Одолевают людишки, одолевают мелкие дела и заботы, блошиные страстишки. Всё дальше ухожу от себя, теряю себя, свою единственно хорошую привычку – недопущение людей в себя.

____________________

* В связи с новой попыткой надуть меня.

99

– Мисюсь, где ты? – хочется мне воскликнуть порой себе.

Когда-то – Вероня только заболела – я решил, что если она умрет, я всё отложу в сторону и напишу о ней книгу. Просто для себя и для тех, кто ее знал. И верил в это. Но вот она умерла – и никакой книги не пишется. Я пересказываю «Бемби», потом буду править повесть, может быть, напишу еще праздничный рассказ для «Вечерки». Или всё запаздывает в жизни, по мелочам исчерпывает свою трагическую суть, или не надо верить в действительную силу скорби.

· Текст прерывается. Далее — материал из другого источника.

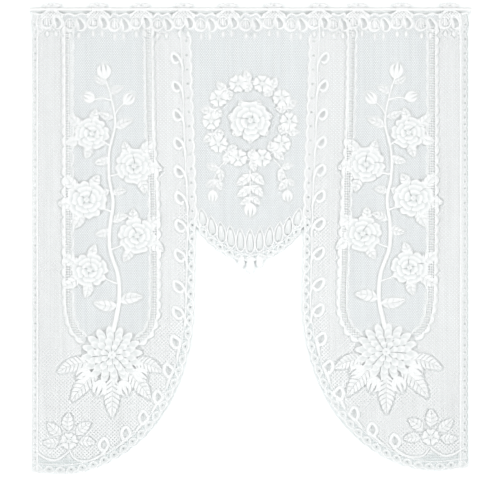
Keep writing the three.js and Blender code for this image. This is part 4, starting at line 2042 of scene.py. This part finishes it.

Уж больно мы все живые, живые и мелкие. Скорей бежать дальше, не останавливаясь, не задумываясь, дальше, дальше… А полезно было бы хоть раз до конца пережить, передумать кончину близкого человека, м. б., мы стали бы чуть добрее, чуть умнее, с теми, кому еще жить?

А то ведь нехорошо: и для живых не находишь слова, и для мертвых.

Вероне, уже умирающей, то и дело казалось, что я возвращаюсь из школы. Надо меня встретить, покормить… Мы вернули ее умирать туда, где прошло почти всё ее скудное и героическое существование, всё вокруг напоминало ей о давнем, молодом,- понятно, что и нас она вспоминала молодыми, более трогательными, более мягкими.

И жизнь, и мы, вышвырнувшие ее из дому, к сестре, казались ей теперь мягче, заботливее.

– Разве у тебя кофе! – говорила она Кате.- Вот Ксения Алексеевна варила мне кофе!…

Так обернулись для нее бесчисленные стаканы кофе, которые она влила в маму за свою жизнь.

Я не шел ее навещать – от разбалованной слабости.

– Юра всё работает,- сказала она и заплакала от жалости ко мне, предателю.

Наша скверна казалась ей в отдалении добром и милостью. У нее было не размягчение мозга, а размягчение сердца. А может быть, она, поняв, что мы ее предали, изыскивала для нас какие-то оправдания?